> _SHORT TASK_
Copy out all lines of the records in which the word "value" appears.

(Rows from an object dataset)

----------------------------------------

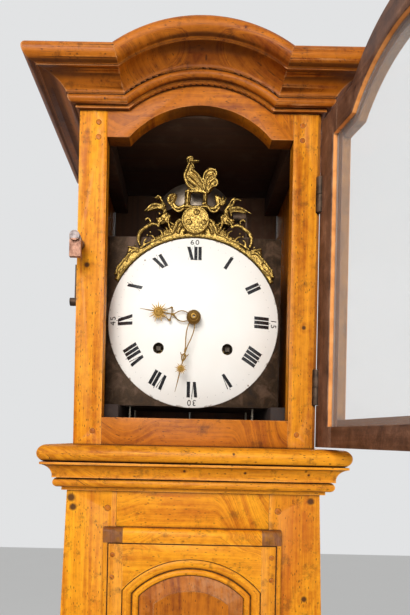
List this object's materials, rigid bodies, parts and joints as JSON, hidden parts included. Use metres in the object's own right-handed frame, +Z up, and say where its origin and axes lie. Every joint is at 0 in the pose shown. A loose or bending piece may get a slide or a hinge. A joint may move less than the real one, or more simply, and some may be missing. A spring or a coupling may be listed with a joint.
{
  "type": "longcase clock",
  "caption": "Tall tapered wooden clock case with an arched, glazed hood, a domed enamel dial and a weight-driven iron-cage movement inside.",
  "frame": {"origin": "on the floor, at the middle of the bottom board's underside", "axes": "+Z up, the front with the dial faces -Y, +X to the right of a viewer in front"},
  "size_m": [0.4916, 0.5672, 2.282],
  "materials": {
    "fruitwood": "old wax, satin",
    "dark_wood": "unfinished, darkened",
    "painted_wood": "worn dark paint",
    "pane": "clear old glass",
    "iron": "dark forged iron with rust",
    "steel": "worn steel",
    "gilt_brass": "old polished brass",
    "bell_metal": "dull bell metal",
    "enamel": "glossy white enamel",
    "hemp": "plain twisted cord"
  },
  "bodies": {
    "case": {"case_left_stile": "fruitwood", "case_right_stile": "fruitwood", "case_top_rail": "fruitwood", "case_middle_rail": "fruitwood", "case_bottom_rail": "fruitwood", "lower_panel": "fruitwood", "case_left_side": "fruitwood", "case_right_side": "fruitwood", "back_board": "dark_wood", "bottom_board": "dark_wood", "plinth": "fruitwood", "waist_moulding": "fruitwood", "movement_bearers": "dark_wood", "case_pegs": "fruitwood", "case_hinges": "iron", "movement_cage": "iron", "front_plate": "iron", "dial": "enamel", "crest": "gilt_brass", "bell": "bell_metal", "going_rope": "hemp", "strike_rope": "hemp"},
    "trunk_door": {"door_left_stile": "fruitwood", "door_right_stile": "fruitwood", "door_top_rail": "fruitwood", "door_bottom_rail": "fruitwood", "door_panel": "fruitwood", "door_pegs": "fruitwood", "door_hinges": "iron"},
    "turn_button": {"door_turn_button": "gilt_brass"},
    "hood": {"hood_left_stile": "fruitwood", "hood_right_stile": "fruitwood", "hood_top_rail": "fruitwood", "hood_bottom_rail": "fruitwood", "hood_left_side": "fruitwood", "hood_right_side": "fruitwood", "hood_roof": "dark_wood", "cornice": "fruitwood", "hood_pegs": "fruitwood", "hood_ironwork": "iron"},
    "catch": {"hood_catch": "iron"},
    "hood_door": {"hood_door_hinge_stile": "painted_wood", "hood_door_free_stile": "painted_wood", "hood_door_top_rail": "painted_wood", "hood_door_bottom_rail": "painted_wood", "hood_door_glass": "pane", "hood_door_hinges": "iron"},
    "minute": {"minute_hand": "gilt_brass", "centre_arbor": "steel"},
    "hour": {"hour_hand": "gilt_brass"},
    "escapement": {"escape_wheel": "gilt_brass"},
    "going_barrel": {"going_drum": "gilt_brass"},
    "strike_barrel": {"strike_drum": "gilt_brass"},
    "going_load": {"going_weight": "iron"},
    "strike_load": {"strike_weight": "iron"},
    "going_sheave": {"going_pulley": "gilt_brass"},
    "strike_sheave": {"strike_pulley": "gilt_brass"},
    "pendulum": {"pendulum": "steel", "anchor": "steel"},
    "hammer": {"bell_hammer": "iron"}
  },
  "joints": [
    {"name": "hood_slide", "type": "slide", "parent": "case", "child": "hood", "axis": [0, -1, 0], "range_m": [0, 0.3]},
    {"name": "hood_door_hinge", "type": "hinge", "parent": "hood", "child": "hood_door", "pos_m": [0.164, -0.1303, 1.74], "axis": [0, 0, 1], "range_deg": [-103, 20]},
    {"name": "catch_turn", "type": "hinge", "parent": "hood", "child": "catch", "pos_m": [-0.1615, -0.13, 2.012], "axis": [0, -1, 0], "range_deg": [-90, 90]},
    {"name": "trunk_door_hinge", "type": "hinge", "parent": "case", "child": "trunk_door", "pos_m": [0.1248, -0.1348, 0.7], "axis": [0, 0, 1], "range_deg": [0, 110]},
    {"name": "button_turn", "type": "hinge", "parent": "case", "child": "turn_button", "pos_m": [-0.133, -0.13, 1.15], "axis": [0, -1, 0], "range_deg": [-90, 90]},
    {"name": "escape_turn", "type": "hinge", "parent": "case", "child": "escapement", "pos_m": [-0.004, 0, 1.98], "axis": [0, 1, 0], "continuous": true},
    {"name": "minute_turn", "type": "hinge", "parent": "case", "child": "minute", "pos_m": [-0.004, 0, 1.92], "axis": [0, 1, 0], "continuous": true},
    {"name": "hour_turn", "type": "hinge", "parent": "case", "child": "hour", "pos_m": [-0.004, 0, 1.92], "axis": [0, 1, 0], "continuous": true},
    {"name": "going_weight_rise", "type": "slide", "parent": "case", "child": "going_load", "axis": [0, 0, 1], "range_m": [0, 1.05], "deforming": ["going_rope"]},
    {"name": "strike_weight_rise", "type": "slide", "parent": "case", "child": "strike_load", "axis": [0, 0, 1], "range_m": [0, 1.05], "deforming": ["strike_rope"]},
    {"name": "going_drum_turn", "type": "hinge", "parent": "case", "child": "going_barrel", "pos_m": [0.045, 0, 1.879], "axis": [0, 1, 0], "range_deg": [-2740, 0]},
    {"name": "strike_drum_turn", "type": "hinge", "parent": "case", "child": "strike_barrel", "pos_m": [-0.053, 0, 1.879], "axis": [0, 1, 0], "range_deg": [0, 2740]},
    {"name": "going_pulley_turn", "type": "hinge", "parent": "going_load", "child": "going_sheave", "pos_m": [0.08905, -0.01, 0.414], "axis": [1, 0, 0], "range_deg": [-1510, 0]},
    {"name": "strike_pulley_turn", "type": "hinge", "parent": "strike_load", "child": "strike_sheave", "pos_m": [-0.09705, -0.01, 0.414], "axis": [1, 0, 0], "range_deg": [-1510, 0]},
    {"name": "pendulum_swing", "type": "hinge", "parent": "case", "child": "pendulum", "pos_m": [-0.004, 0.095, 2.02], "axis": [0, 1, 0], "range_deg": [-3.5, 3.5]},
    {"name": "hammer_lift", "type": "hinge", "parent": "case", "child": "hammer", "pos_m": [0.08, 0, 2.064], "axis": [0, 1, 0], "range_deg": [0, 12], "stiffness_Nm_per_rad": 0.05, "springref_deg": -5.73}
  ],
  "couplings": [
    {"joint": "minute_turn", "follows": "escape_turn", "ratio": 0.016667},
    {"joint": "hour_turn", "follows": "escape_turn", "ratio": 0.0013889},
    {"joint": "going_drum_turn", "follows": "going_weight_rise", "rad_per_m": -45.403},
    {"joint": "strike_drum_turn", "follows": "strike_weight_rise", "rad_per_m": 45.403},
    {"joint": "going_pulley_turn", "follows": "going_weight_rise", "rad_per_m": -25},
    {"joint": "strike_pulley_turn", "follows": "strike_weight_rise", "rad_per_m": -25}
  ]
}
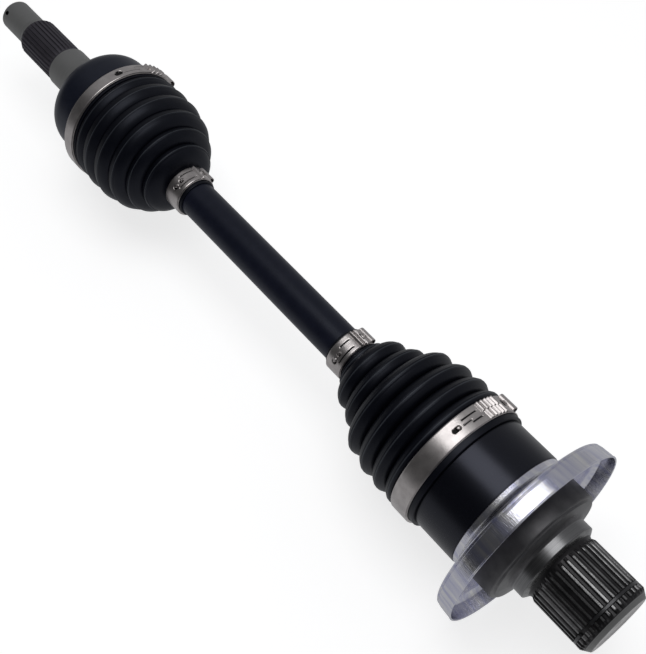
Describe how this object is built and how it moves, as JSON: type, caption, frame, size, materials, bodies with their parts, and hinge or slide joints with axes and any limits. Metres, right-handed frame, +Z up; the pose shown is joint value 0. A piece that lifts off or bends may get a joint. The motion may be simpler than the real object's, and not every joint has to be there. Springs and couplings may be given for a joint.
{
  "type": "cv axle",
  "caption": "Half shaft with a fixed ball joint at one end and a plunging ball joint at the other, each with rubber bellows, and splined stubs.",
  "frame": {"origin": "the middle of the axle's length, on its centre line", "axes": "+X along the centre line towards the inboard (gearbox) end, +Z up"},
  "size_m": [0.5836, 0.12, 0.12],
  "materials": {
    "bar_black": "satin",
    "bell_black": "satin, with a bare matte grey stub",
    "cup_black": "satin, with a dark phosphated spline and a bright journal",
    "race_steel": "ground",
    "cage_steel": "satin",
    "ball_steel": "polished",
    "boot_rubber": "smooth matte",
    "clamp_steel": "satin stainless",
    "shield_zinc": "bright zinc plate",
    "ring_steel": "oiled spring steel"
  },
  "bodies": {
    "shaft": {"axle_bar": "bar_black", "outboard_inner_race": "race_steel", "inboard_inner_race": "race_steel", "outboard_race_end_ring": "ring_steel", "outboard_race_stop_ring": "ring_steel", "inboard_race_stop_ring": "ring_steel", "inboard_race_end_ring": "ring_steel", "outboard_boot_clamp_small": "clamp_steel", "inboard_boot_clamp_small": "clamp_steel"},
    "outboard_joint_bell": {"outboard_bell": "bell_black", "outboard_boot": "boot_rubber", "outboard_boot_clamp_large": "clamp_steel"},
    "outboard_joint_cage": {"outboard_cage": "cage_steel", "outboard_ball_1": "ball_steel", "outboard_ball_2": "ball_steel", "outboard_ball_3": "ball_steel", "outboard_ball_4": "ball_steel", "outboard_ball_5": "ball_steel", "outboard_ball_6": "ball_steel"},
    "inboard_boot_carrier": {"inboard_boot": "boot_rubber"},
    "inboard_joint_cup": {"inboard_cup": "cup_black", "dust_shield": "shield_zinc", "inboard_ball_retaining_ring": "ring_steel", "stub_snap_ring": "ring_steel", "inboard_boot_clamp_large": "clamp_steel"},
    "inboard_joint_cage": {"inboard_cage": "cage_steel", "inboard_ball_1": "ball_steel", "inboard_ball_2": "ball_steel", "inboard_ball_3": "ball_steel", "inboard_ball_4": "ball_steel", "inboard_ball_5": "ball_steel", "inboard_ball_6": "ball_steel"}
  },
  "joints": [
    {"name": "outboard_bend", "type": "hinge", "parent": "shaft", "child": "outboard_joint_bell", "pos_m": [-0.1635, 0, 0], "axis": [0, 1, 0], "range_deg": [-36, 36], "deforming": ["outboard_boot"]},
    {"name": "outboard_cage_tilt", "type": "hinge", "parent": "shaft", "child": "outboard_joint_cage", "pos_m": [-0.1635, 0, 0], "axis": [0, 1, 0], "range_deg": [-18, 18]},
    {"name": "inboard_bend", "type": "hinge", "parent": "shaft", "child": "inboard_boot_carrier", "pos_m": [0.198, 0, 0], "axis": [0, 1, 0], "range_deg": [-16, 16], "deforming": ["inboard_boot"]},
    {"name": "inboard_plunge", "type": "slide", "parent": "inboard_boot_carrier", "child": "inboard_joint_cup", "axis": [1, 0, 0], "range_m": [-0.012, 0.012], "deforming": ["inboard_boot"]},
    {"name": "inboard_cage_tilt", "type": "hinge", "parent": "shaft", "child": "inboard_joint_cage", "pos_m": [0.198, 0, 0], "axis": [0, 1, 0], "range_deg": [-8, 8]}
  ],
  "couplings": [
    {"joint": "outboard_cage_tilt", "follows": "outboard_bend", "ratio": 0.5},
    {"joint": "inboard_cage_tilt", "follows": "inboard_bend", "ratio": 0.5}
  ]
}
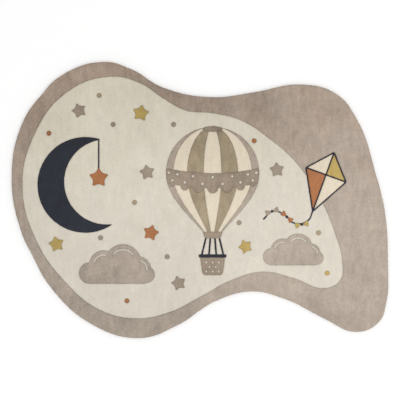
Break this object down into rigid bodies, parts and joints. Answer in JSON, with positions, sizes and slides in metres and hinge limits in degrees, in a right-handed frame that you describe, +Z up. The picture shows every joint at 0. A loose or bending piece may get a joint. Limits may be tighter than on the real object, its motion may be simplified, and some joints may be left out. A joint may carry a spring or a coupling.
{
  "type": "kids rug",
  "caption": "Flat free-form kids rug: one tufted piece with a short cut pile, a rounded lobe, a waist and a narrower toe.",
  "frame": {"origin": "under the middle of the rug's length and width, on the surface that it lies on", "axes": "+X along the rug's length, towards its narrower toe; +Y across it, towards the waisted side; +Z up, out of the pile"},
  "size_m": [1.5, 1.1, 0.012],
  "materials": {
    "pile": "short dense cut pile, matt, softly mottled, cream field with a taupe border"
  },
  "bodies": {
    "root": {"rug": "pile"}
  },
  "joints": []
}
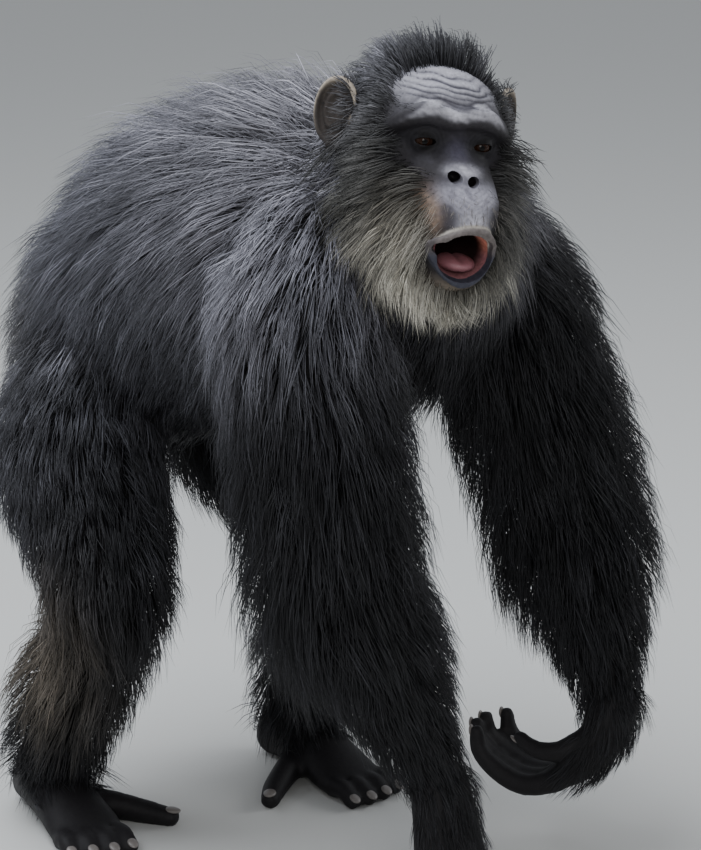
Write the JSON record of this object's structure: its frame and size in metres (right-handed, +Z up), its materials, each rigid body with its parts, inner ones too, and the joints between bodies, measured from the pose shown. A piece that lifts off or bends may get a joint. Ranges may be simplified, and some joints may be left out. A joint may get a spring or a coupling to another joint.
{
  "type": "chimpanzee",
  "caption": "Life-size chimpanzee in mid-stride on both feet and the knuckles of the right hand, left hand lifted, mouth open in a hoot, with a long shaggy coat; still display model",
  "frame": {"origin": "on the floor, under the middle of the animal's outline seen from above", "axes": "+Z up, -Y the way the animal walks and its face points, +X its left side"},
  "size_m": [0.5885, 0.8425, 0.972],
  "materials": {
    "coat": "long black hair in shaggy locks, greying to blue-grey on the back and shoulders, with a soft sheen",
    "face_skin": "bare grey skin with fine wrinkles, slightly oily",
    "limb_skin": "near-black creased skin of hands and feet, with greyer nails",
    "mouth": "moist mauve-pink lining and tongue",
    "eye": "wet, dark brown"
  },
  "bodies": {
    "root": {"head": "face_skin", "eye_right": "eye", "eye_left": "eye", "ear_right": "face_skin", "ear_left": "face_skin", "tongue": "mouth", "neck": "coat", "chest": "coat", "hindquarters": "coat", "upper_arm_right": "coat", "forearm_right": "coat", "hand_right": "limb_skin", "thigh_right": "coat", "shin_right": "coat", "foot_right": "limb_skin", "upper_arm_left": "coat", "forearm_left": "coat", "hand_left": "limb_skin", "thigh_left": "coat", "shin_left": "coat", "foot_left": "limb_skin"}
  },
  "joints": []
}
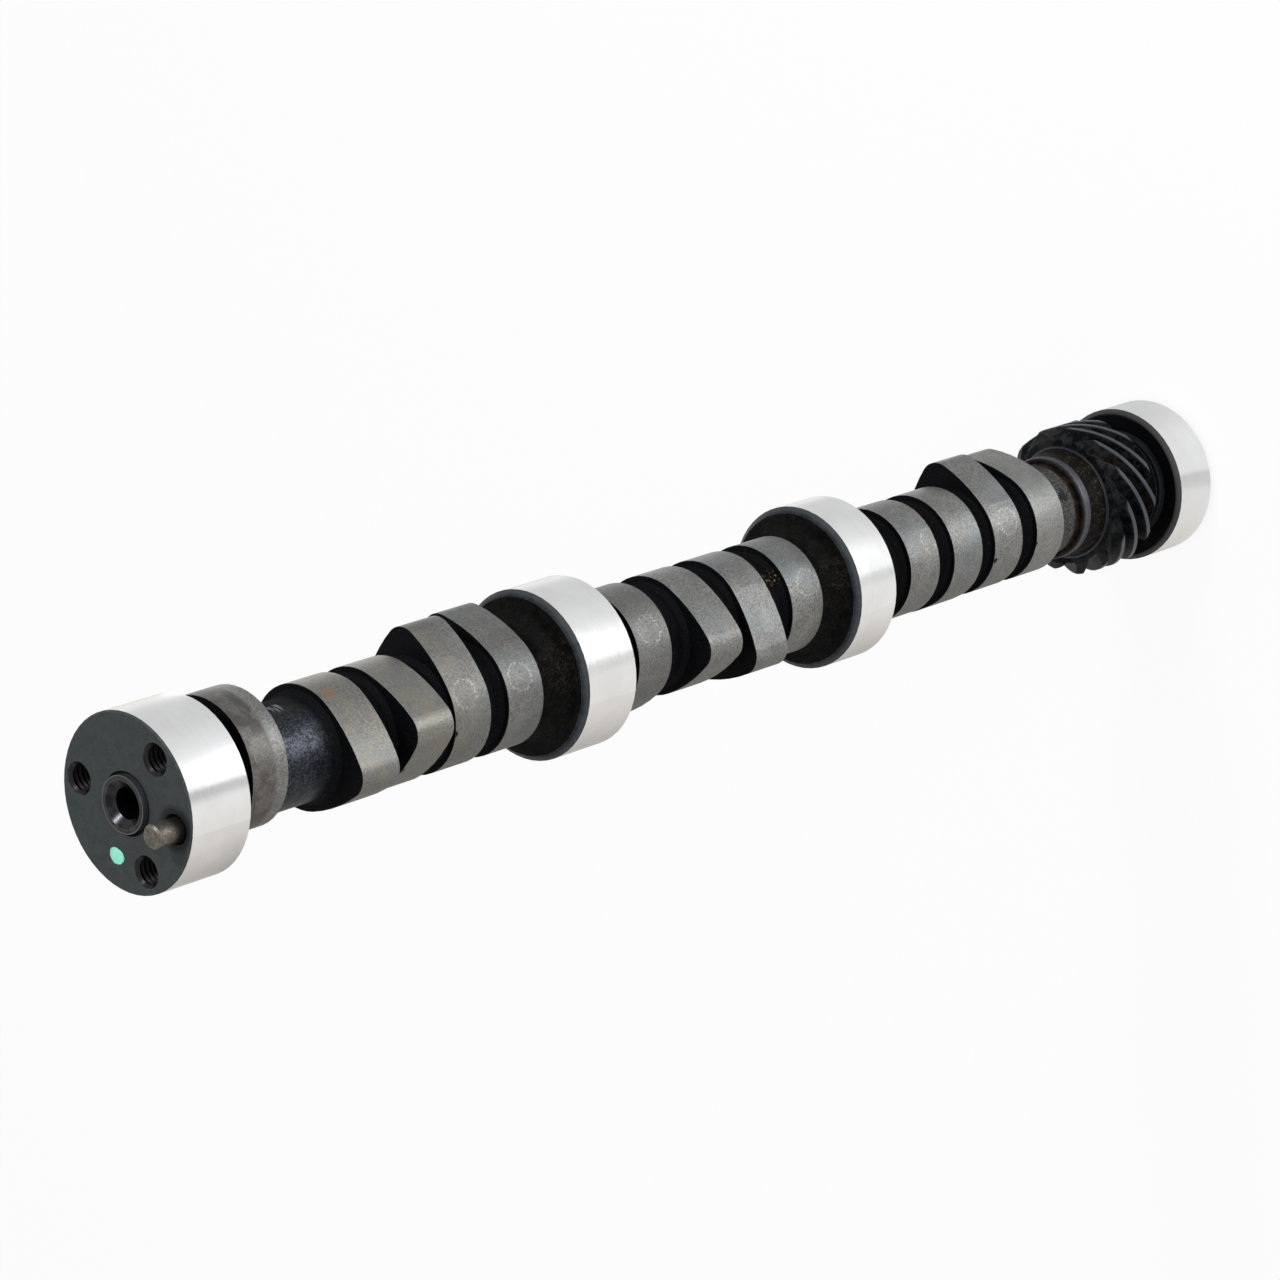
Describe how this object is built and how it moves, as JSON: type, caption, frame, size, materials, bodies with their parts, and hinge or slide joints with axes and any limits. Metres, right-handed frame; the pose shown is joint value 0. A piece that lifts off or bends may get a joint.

----------------------------------------

> _OUTPUT OF THE TASK_
Describe how this object is built and how it moves, as JSON: type, caption, frame, size, materials, bodies with their parts, and hinge or slide joints with axes and any limits. Metres, right-handed frame, +Z up; the pose shown is joint value 0. A piece that lifts off or bends may get a joint. The motion may be simpler than the real object's, and not every joint has to be there. Springs and couplings may be given for a joint.
Describe how this object is built and how it moves, as JSON: type, caption, frame, size, materials, bodies with their parts, and hinge or slide joints with axes and any limits. Metres, right-handed frame; the pose shown is joint value 0. A piece that lifts off or bends may get a joint.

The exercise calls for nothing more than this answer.